■ **Recorded data**:
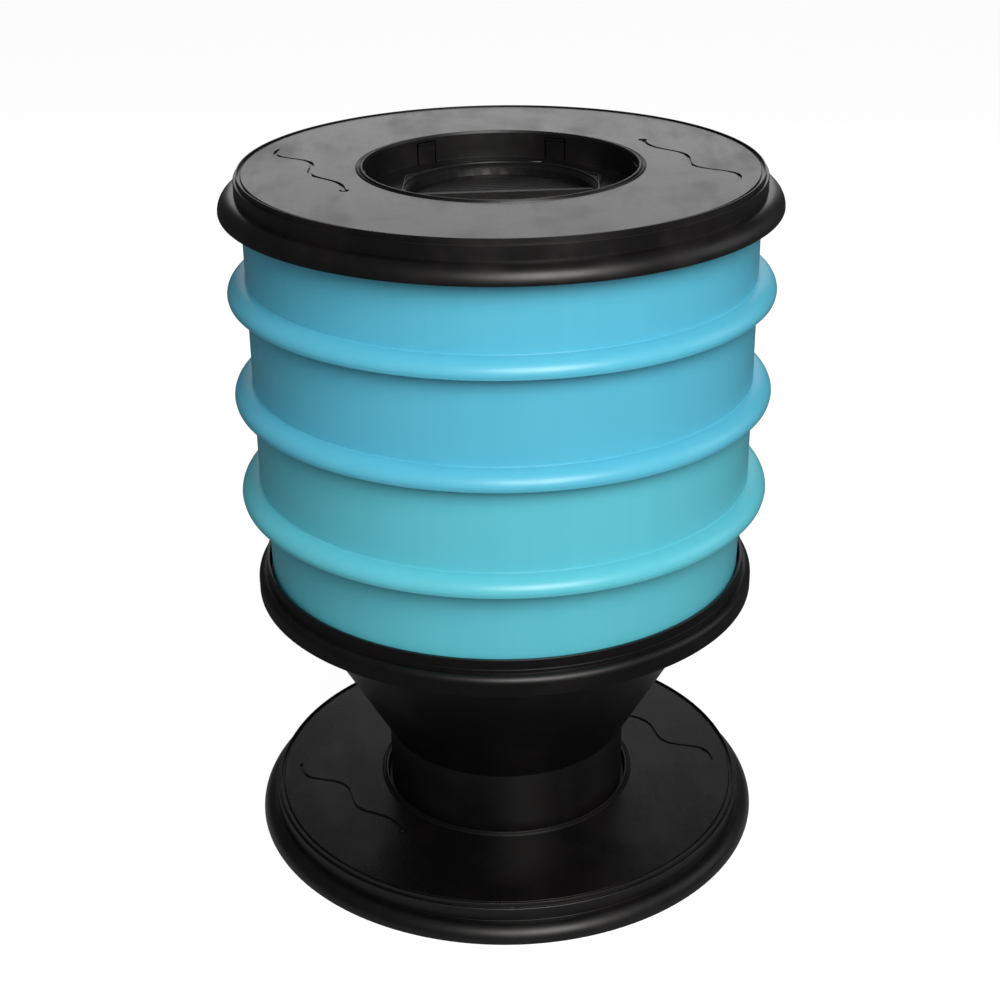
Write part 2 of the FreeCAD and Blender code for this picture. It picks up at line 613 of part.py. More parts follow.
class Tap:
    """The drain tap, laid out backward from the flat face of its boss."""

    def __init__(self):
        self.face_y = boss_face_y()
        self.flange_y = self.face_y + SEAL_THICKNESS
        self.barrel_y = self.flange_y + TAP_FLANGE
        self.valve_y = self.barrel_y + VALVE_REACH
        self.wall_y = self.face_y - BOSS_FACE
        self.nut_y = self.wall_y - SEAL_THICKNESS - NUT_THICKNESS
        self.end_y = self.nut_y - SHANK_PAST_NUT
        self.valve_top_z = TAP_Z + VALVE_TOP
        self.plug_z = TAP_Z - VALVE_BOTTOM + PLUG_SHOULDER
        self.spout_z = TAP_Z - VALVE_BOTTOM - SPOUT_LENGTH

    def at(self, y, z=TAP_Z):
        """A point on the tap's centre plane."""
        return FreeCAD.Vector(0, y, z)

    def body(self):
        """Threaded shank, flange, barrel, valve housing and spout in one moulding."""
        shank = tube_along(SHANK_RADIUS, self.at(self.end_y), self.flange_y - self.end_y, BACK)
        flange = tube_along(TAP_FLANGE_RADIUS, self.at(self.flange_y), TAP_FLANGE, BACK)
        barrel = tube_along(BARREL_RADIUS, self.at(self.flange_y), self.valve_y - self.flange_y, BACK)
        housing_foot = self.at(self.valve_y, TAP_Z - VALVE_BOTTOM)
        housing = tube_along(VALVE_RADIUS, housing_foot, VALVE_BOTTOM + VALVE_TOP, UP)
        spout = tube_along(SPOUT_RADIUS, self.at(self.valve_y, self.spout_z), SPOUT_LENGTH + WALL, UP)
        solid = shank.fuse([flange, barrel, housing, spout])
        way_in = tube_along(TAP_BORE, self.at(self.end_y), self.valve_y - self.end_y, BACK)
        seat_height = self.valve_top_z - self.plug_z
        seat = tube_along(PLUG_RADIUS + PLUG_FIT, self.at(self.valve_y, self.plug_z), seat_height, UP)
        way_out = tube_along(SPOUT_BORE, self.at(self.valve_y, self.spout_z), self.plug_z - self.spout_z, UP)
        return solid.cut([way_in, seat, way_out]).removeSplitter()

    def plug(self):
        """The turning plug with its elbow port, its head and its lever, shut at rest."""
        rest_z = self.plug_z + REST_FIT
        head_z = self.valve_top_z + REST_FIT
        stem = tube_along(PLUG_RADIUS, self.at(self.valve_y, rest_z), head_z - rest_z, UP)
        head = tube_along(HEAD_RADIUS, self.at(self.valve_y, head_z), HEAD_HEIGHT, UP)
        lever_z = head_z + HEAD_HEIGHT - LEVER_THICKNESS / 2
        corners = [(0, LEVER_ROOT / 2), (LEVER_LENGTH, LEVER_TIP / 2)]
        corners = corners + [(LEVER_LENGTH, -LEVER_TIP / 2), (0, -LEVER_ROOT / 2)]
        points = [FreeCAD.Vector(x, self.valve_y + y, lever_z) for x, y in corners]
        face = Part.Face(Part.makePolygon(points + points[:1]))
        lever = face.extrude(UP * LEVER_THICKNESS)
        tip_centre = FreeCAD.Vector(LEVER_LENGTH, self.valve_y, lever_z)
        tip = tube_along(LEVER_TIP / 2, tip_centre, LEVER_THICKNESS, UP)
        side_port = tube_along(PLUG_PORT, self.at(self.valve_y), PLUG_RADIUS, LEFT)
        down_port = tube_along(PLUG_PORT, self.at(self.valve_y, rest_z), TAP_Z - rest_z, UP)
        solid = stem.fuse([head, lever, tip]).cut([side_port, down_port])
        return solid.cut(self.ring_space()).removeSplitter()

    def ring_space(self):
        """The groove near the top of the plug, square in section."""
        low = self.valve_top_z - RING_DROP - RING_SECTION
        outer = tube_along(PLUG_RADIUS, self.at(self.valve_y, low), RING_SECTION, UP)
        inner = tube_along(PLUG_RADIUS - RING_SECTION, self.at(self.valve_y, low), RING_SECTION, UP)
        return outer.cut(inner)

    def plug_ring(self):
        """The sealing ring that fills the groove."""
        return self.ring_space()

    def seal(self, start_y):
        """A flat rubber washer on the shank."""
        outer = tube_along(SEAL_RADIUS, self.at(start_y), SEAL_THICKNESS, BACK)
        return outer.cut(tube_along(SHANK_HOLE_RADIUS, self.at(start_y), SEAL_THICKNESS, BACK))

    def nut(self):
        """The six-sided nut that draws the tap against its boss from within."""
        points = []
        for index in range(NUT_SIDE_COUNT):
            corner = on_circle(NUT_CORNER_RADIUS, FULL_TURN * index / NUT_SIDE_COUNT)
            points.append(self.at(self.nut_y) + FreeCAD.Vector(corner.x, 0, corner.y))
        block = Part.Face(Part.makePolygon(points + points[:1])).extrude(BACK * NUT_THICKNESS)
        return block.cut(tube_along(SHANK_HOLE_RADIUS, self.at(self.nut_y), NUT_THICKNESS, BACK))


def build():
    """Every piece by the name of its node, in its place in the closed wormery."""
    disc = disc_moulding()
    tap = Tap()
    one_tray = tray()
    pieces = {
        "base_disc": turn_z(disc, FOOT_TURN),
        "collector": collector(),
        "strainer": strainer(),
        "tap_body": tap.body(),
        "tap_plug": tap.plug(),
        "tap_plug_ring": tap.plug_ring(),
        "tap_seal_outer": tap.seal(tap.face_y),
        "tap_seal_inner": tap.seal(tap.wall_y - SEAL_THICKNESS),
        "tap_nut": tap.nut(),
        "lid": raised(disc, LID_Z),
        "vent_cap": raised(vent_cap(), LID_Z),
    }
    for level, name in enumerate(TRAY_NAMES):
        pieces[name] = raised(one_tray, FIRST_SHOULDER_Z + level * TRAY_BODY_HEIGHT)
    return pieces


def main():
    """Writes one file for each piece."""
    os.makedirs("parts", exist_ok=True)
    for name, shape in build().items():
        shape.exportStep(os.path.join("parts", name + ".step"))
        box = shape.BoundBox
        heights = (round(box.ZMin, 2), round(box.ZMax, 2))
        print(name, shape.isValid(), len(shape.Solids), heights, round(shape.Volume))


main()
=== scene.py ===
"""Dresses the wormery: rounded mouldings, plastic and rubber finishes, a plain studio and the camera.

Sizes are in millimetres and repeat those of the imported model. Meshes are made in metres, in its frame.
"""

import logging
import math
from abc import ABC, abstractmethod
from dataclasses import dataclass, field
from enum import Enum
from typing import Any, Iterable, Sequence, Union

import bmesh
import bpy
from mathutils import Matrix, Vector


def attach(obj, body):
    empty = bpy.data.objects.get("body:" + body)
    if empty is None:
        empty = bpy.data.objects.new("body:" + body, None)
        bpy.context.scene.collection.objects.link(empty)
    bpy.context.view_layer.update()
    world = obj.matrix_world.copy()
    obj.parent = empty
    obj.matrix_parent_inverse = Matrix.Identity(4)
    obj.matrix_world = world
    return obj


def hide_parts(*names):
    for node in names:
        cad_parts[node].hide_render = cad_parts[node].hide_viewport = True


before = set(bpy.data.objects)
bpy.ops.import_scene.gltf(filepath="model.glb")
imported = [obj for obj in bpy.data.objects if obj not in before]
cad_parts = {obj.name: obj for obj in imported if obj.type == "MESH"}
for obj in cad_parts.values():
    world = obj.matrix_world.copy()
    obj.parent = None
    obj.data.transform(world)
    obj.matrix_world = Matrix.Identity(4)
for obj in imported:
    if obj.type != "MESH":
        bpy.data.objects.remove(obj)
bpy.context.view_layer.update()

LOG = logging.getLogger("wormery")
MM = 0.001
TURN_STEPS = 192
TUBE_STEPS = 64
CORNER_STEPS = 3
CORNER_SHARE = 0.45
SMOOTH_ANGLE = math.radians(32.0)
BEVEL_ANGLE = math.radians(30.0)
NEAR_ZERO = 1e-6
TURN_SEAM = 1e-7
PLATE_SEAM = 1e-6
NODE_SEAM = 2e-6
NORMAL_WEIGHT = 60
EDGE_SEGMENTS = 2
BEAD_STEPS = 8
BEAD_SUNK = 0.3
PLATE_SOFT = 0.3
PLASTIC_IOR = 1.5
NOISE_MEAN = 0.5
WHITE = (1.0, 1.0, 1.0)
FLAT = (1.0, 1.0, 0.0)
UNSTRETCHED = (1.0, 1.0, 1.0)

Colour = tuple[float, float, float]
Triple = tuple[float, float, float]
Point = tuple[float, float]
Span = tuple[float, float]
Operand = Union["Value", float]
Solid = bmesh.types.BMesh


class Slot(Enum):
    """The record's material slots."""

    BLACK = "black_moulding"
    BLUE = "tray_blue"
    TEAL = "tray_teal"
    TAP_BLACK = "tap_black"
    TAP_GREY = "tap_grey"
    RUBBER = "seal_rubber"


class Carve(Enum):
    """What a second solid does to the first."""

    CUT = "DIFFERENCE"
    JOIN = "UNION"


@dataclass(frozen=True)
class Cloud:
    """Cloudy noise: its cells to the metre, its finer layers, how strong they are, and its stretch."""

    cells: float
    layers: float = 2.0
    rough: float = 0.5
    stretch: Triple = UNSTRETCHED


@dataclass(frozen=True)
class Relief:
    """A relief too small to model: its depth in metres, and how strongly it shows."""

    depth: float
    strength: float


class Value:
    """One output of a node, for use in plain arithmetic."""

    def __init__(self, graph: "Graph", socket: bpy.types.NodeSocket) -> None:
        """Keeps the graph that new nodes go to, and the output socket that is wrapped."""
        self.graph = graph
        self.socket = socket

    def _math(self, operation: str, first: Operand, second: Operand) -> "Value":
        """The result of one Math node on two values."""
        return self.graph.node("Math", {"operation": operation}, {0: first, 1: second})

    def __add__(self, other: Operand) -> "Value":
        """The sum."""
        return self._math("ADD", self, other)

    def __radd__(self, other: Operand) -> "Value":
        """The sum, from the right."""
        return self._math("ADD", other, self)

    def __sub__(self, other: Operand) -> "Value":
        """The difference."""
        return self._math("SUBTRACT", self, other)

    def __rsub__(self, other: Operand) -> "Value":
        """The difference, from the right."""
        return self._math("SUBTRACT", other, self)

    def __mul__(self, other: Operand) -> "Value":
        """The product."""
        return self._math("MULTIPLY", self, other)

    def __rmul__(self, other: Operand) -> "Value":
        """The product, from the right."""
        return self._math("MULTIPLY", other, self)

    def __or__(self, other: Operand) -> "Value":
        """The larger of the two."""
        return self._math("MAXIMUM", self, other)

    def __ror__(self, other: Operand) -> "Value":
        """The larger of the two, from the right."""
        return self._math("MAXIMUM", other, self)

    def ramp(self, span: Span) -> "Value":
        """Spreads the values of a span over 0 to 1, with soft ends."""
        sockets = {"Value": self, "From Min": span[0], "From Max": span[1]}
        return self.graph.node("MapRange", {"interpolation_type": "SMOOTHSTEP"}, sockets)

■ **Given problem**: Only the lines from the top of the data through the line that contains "return solid.cut([way_in, seat, way_out]).removeSplitter()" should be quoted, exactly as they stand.

■ **Worked answer**:
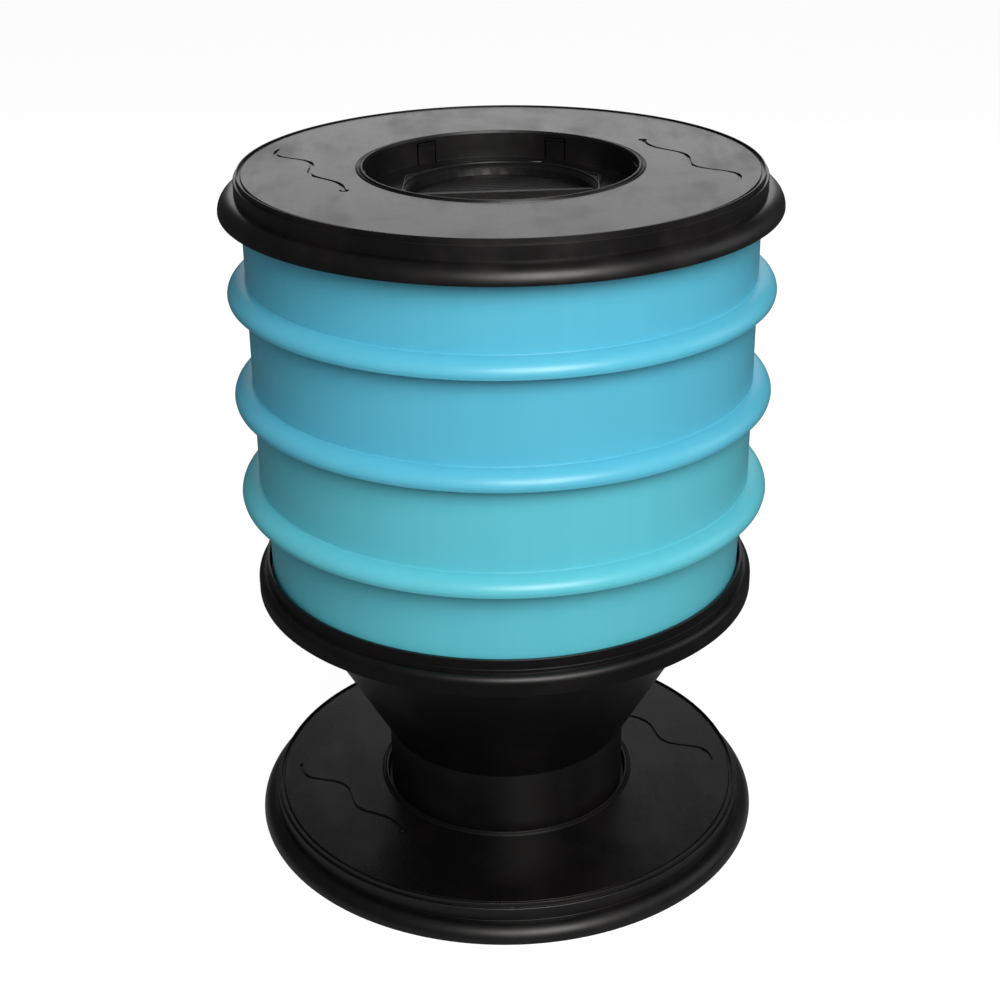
Write part 2 of the FreeCAD and Blender code for this picture. It picks up at line 613 of part.py. More parts follow.
class Tap:
    """The drain tap, laid out backward from the flat face of its boss."""

    def __init__(self):
        self.face_y = boss_face_y()
        self.flange_y = self.face_y + SEAL_THICKNESS
        self.barrel_y = self.flange_y + TAP_FLANGE
        self.valve_y = self.barrel_y + VALVE_REACH
        self.wall_y = self.face_y - BOSS_FACE
        self.nut_y = self.wall_y - SEAL_THICKNESS - NUT_THICKNESS
        self.end_y = self.nut_y - SHANK_PAST_NUT
        self.valve_top_z = TAP_Z + VALVE_TOP
        self.plug_z = TAP_Z - VALVE_BOTTOM + PLUG_SHOULDER
        self.spout_z = TAP_Z - VALVE_BOTTOM - SPOUT_LENGTH

    def at(self, y, z=TAP_Z):
        """A point on the tap's centre plane."""
        return FreeCAD.Vector(0, y, z)

    def body(self):
        """Threaded shank, flange, barrel, valve housing and spout in one moulding."""
        shank = tube_along(SHANK_RADIUS, self.at(self.end_y), self.flange_y - self.end_y, BACK)
        flange = tube_along(TAP_FLANGE_RADIUS, self.at(self.flange_y), TAP_FLANGE, BACK)
        barrel = tube_along(BARREL_RADIUS, self.at(self.flange_y), self.valve_y - self.flange_y, BACK)
        housing_foot = self.at(self.valve_y, TAP_Z - VALVE_BOTTOM)
        housing = tube_along(VALVE_RADIUS, housing_foot, VALVE_BOTTOM + VALVE_TOP, UP)
        spout = tube_along(SPOUT_RADIUS, self.at(self.valve_y, self.spout_z), SPOUT_LENGTH + WALL, UP)
        solid = shank.fuse([flange, barrel, housing, spout])
        way_in = tube_along(TAP_BORE, self.at(self.end_y), self.valve_y - self.end_y, BACK)
        seat_height = self.valve_top_z - self.plug_z
        seat = tube_along(PLUG_RADIUS + PLUG_FIT, self.at(self.valve_y, self.plug_z), seat_height, UP)
        way_out = tube_along(SPOUT_BORE, self.at(self.valve_y, self.spout_z), self.plug_z - self.spout_z, UP)
        return solid.cut([way_in, seat, way_out]).removeSplitter()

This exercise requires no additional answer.